Which Style Isolates Best
In-ear earbuds that sit inside the ear canal provide the strongest passive isolation of any common headphone type. The ear canal is a small, enclosed space, and a well-fitting eartip can seal it almost completely. Over-ear headphones with thick cushions come next, though their isolation depends heavily on how well the cups conform to the shape of your head and jaw. On-ear headphones, which rest on top of the ear rather than around it, offer the least isolation because they can’t form a complete seal.
If you’re buying noise isolating earbuds, the eartips included in the box are worth paying attention to. Most earbuds ship with multiple sizes of silicone tips. Trying each size to find the one that creates a snug, comfortable seal is the single most important step for getting the isolation you’re paying for. Upgrading to aftermarket memory foam tips is a low-cost way to improve isolation further, though foam tips do slightly soften the highest frequencies in your music and wear out faster than silicone.

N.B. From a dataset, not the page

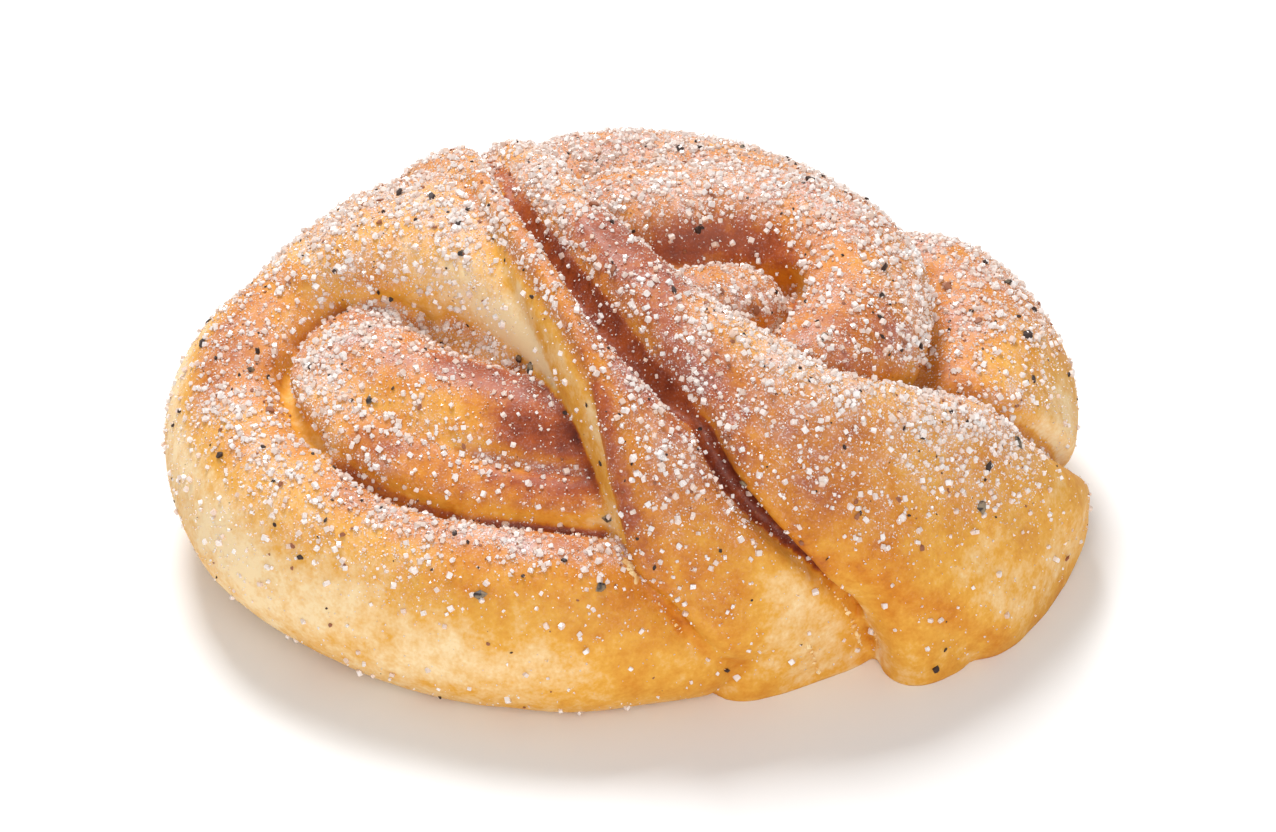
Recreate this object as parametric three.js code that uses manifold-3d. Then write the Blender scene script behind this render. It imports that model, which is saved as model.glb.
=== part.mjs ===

When Noise Isolation Is the Better Choice
Noise isolating headphones make the most sense when you want reliable, battery-free sound blocking for everyday use. Commuting with in-ear monitors, working in a coffee shop, or exercising in a gym are all situations where a good physical seal handles the bulk of distracting noise without the added cost or complexity of ANC. They’re also the better pick if you prefer a lighter, simpler device with fewer components that can break.
Where they fall short is in environments with constant, low-frequency drone: long flights, loud train cars, or open offices with heavy mechanical noise. In those settings, ANC headphones, or headphones that combine both passive isolation and active canceling, will give you noticeably more silence. But for most daily listening, a well-sealed pair of noise isolating headphones blocks enough outside sound to let you keep the volume at a level your ears will thank you for years from now.